Since I2C can sleep, I can't do anything else with the LM63 in the IRQ
handler, so it schedules a workqueue.

The first thing that work queue does it lower the gpio, which is when the top
signal goes low again after 1.008 ms.  Seems a wq adds a surprising amount of
latency.  Be interesting to try a tasklet and see how that compares.

Next the work function reads the alarm register from the LM63, which resets
the alert# signal.  That's the bottom signal going high after 1.496 ms.  Which
shows how long it takes the ack the interrupt.

Then the work function uses sysfs_notify() to wake a process that has blocked
on one of the sysfs alarm files with select().  That process raises the gpio
again via sysfs, which is when the top signal goes high again after 2.814 ms.

So, if this gpio were to so something like turn the power off, the latency
depending on where it's done:
>From the interrupt:                  2 us
>From a kernel work queue,
   if you don't check what alarm was: 1.0 ms
   if you do check/ack the alarm:     1.5 ms
>From userspace:                      3.8 ms

So, about 2000x more latency for userspace vs IRQ, and about 3x the latency
for userspace vs the kernel in process context.

Of course if the userspace process is swapped out, it could take much much
longer.  I can see that being a big argument in favor of putting alert
handling in the kernel.  If the IDE bus hangs (my DVD-RW does this all time)
over temperature shutdown stops working?  That could be really bad.

> 1) It may be more efficient, but for this class of hardware the difference
> is not meaningful.  By "this class" I mean processor and main board temp and
> voltage sensors, where the measurements are not expected to fluctuate
> wildly.  Modern processors will throttle down in response to over- temp
> situations all by themselves, so the hwmon drivers do not need to react any
> faster than 1 second even.  The hwmon drivers are not intended for real-time
> or safety critical usage, nor do they need to be.

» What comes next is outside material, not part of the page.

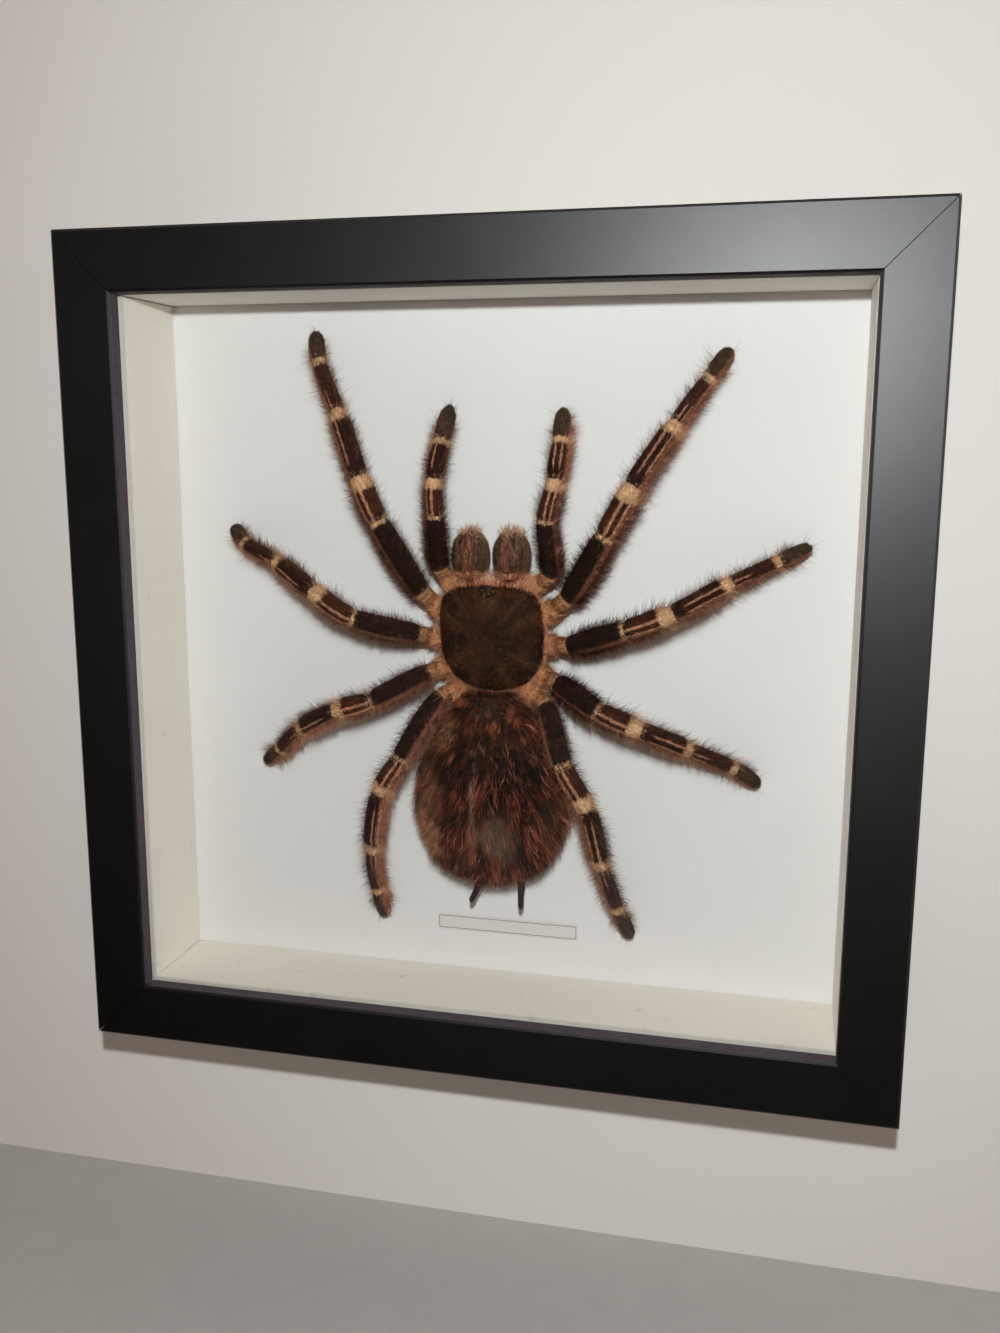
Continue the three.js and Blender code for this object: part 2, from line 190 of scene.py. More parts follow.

I don't have a typical desktop use case.  The processor doesn't have any
thermal throttling.  There is also a second hwmon chip that is monitoring the
internal thermal diode of a very expensive and high power FPGA chip.

If the FPGA starts to overheat, using the interrupt will certainly give it
attention much faster than polling once per second.

Another argument for support of interrupts is the I2C overhead of polling.
The way the hwmon drivers work, polling the alarm doesn't read just one
register, it reads them all.  Some i2c adapters don't use interrupts are very
expensive, and even the ones that do usually only transfer one byte at a time.
Those that send bits manually are even worse.  Since the cost is based on the
real time constraints of the I2C protocol, as CPUs get faster the relative cost
of I2C polling goes _up_.

Polling requires the CPU (and i2c controller) to wake out of any sleep states.
That will hurt power consumption, especially when you're talking about waking
out of the deep sleeps.

The CPU won't overheat in sleep?  There are all kinds of other alarms, like
the power supply fan, or in my case, the temperature of the FPGA chip which
could easily overheat while the CPU is sleeping.